Feminists liked to sneer that ‘a woman needs a man like a fish needs a bicycle’. The same feminists, as it happens, are so terrified the imminent arrival of sexbots (oh, you know it’s gonna happen) will make women irrelevant to men that they’re pre-emptively demanding they be banned. To throw another old joke back at them, men only need women because sheep can’t cook. (Not that that’s ever mattered to Kiwis, of course.)
As ever, though, reality is the best antidote to feminist fantasies. Take the creepy rape fantasy so beloved of feminists, The Handmaid’s Tale: its entire thesis has been completely falsified by the second-most populous nation on Earth. China has a dearth of fertile young women. It’s also a fanatically patriarchal culture (even in the mid-20th century, girls in peasant families were often not even dignified with a name).
And women’s utter dependence on men is being demonstrated in multiple European countries.
Feminists might brag about a ‘women-only’ island community in Finland. Except that men had to be allowed on the island occasionally to, y’know, fix stuff. So much for those strong, independent women.
In another European country, the opposite to China has occurred: the gender imbalance has favoured women. Women who, as it turns out, are so desperate for men that they’re hiring them by the hour. Not for sex – but to, y’know, fix stuff.
Eurostat reports that Latvia has 15.5 per cent more women than men, over three times the European Union average. According to local media, that gap widens dramatically with age. The World Atlas notes that women over 65 outnumber men nearly two-to-one. There’s a national shortage of dateable, reliable, or even available men, and the cultural fallout is starting to show up in the most domestic corners of life.

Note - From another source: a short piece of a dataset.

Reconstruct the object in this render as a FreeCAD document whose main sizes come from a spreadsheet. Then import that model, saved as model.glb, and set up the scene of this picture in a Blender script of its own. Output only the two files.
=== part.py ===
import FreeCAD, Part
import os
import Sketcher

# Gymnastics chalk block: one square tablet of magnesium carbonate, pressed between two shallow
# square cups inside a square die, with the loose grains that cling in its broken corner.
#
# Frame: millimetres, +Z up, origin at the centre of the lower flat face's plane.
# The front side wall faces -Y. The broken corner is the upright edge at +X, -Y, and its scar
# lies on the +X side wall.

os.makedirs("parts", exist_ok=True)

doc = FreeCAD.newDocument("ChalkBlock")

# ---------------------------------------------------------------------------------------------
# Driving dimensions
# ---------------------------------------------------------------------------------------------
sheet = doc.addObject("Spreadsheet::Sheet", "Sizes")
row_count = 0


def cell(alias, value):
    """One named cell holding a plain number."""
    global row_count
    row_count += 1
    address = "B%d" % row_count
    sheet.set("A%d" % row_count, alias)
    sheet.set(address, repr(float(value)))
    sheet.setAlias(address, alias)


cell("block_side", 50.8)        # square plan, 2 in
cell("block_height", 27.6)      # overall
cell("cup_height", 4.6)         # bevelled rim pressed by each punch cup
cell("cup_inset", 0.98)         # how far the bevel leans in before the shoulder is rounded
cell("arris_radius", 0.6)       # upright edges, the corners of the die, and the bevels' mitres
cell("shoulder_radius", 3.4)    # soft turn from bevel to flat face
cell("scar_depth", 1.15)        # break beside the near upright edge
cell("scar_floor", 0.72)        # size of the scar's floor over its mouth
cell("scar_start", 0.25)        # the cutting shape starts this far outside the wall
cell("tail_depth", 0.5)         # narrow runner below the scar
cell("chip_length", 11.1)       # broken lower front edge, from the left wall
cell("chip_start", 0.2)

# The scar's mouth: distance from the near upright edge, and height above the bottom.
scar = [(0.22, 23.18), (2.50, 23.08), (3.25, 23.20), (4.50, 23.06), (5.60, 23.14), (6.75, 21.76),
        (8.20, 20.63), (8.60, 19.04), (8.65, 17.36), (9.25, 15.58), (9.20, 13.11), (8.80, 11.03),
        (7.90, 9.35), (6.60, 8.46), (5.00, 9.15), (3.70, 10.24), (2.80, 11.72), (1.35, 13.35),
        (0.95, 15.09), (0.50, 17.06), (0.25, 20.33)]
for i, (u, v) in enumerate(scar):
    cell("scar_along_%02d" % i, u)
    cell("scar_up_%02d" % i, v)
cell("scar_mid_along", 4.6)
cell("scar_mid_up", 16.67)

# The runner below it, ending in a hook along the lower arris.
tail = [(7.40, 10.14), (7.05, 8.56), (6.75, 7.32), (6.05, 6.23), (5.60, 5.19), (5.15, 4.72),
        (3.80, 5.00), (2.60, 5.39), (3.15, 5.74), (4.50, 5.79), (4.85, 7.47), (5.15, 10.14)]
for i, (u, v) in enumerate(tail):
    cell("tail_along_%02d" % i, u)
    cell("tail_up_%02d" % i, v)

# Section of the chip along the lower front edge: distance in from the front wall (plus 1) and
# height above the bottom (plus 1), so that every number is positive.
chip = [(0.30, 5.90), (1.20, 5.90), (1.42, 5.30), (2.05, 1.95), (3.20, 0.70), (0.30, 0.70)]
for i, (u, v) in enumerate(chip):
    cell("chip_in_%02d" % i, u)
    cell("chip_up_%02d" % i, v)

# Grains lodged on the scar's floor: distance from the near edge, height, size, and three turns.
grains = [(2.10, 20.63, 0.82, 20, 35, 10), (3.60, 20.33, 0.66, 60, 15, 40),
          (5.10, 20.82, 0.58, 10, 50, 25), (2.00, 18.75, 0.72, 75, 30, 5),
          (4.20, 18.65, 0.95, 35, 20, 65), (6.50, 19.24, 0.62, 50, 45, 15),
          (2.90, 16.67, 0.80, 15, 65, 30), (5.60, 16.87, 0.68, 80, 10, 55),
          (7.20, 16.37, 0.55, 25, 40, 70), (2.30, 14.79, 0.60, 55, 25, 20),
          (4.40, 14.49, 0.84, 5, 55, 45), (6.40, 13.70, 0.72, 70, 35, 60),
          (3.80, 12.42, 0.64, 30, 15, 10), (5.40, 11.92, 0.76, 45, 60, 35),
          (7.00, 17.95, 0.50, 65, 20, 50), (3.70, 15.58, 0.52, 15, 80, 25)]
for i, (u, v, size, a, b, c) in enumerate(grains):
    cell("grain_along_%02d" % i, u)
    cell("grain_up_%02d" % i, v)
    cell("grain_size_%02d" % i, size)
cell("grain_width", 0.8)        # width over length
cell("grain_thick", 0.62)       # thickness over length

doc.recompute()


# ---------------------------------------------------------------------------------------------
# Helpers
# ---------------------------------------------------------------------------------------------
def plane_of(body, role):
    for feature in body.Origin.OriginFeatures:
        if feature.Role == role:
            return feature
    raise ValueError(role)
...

Women like Dania, who, notably, “works at festivals”. I think it’s safe to say she’s not doing anything as necessary as emptying the portaloos. Still, I guess someone has to decide what colour the pills, which are the only reason anyone would put up with three days of mud and shitty music, should be.
Tellingly, Latvian women’s biggest complaint seems to be that an all-women environment is just plain stultifying.
“Ninety-eight percent of my colleagues are women,” she said. She wasn’t complaining, but she admitted the imbalance gets dull. “Just for the good balance, you would want to have some more men to flirt or chat with.”
Feminists can fantasise all they like about a world where men are obsolete and sexbots will be banned before they arrive. Reality keeps delivering the punchline. When the pipes burst or the shelf collapses, the strong, independent women of Latvia are not calling other women. They are calling men to do the simplest practical tasks that are apparently beyond the abilities of strong, independent women – and paying by the hour for the privilege.
Enter the booming rent-a-husband industry. Platforms like Komanda24 advertise “Men With Golden Hands,” offering plumbing, carpentry, repairs, and anything else that requires tools and patience. Another service, Remontdarbi.lv, lets women hire a “husband for an hour,” promising someone who will show up within the hour, paint a wall, fix curtains, and leave without small talk […]
Latvia’s version isn’t meant to be romantic in any way. It’s simply what happens when a country runs low on men, and women still need someone to fix the damn sink.
Turns out that the fish really does need the bicycle – it’s just too useless to even change a tyre when it goes flat.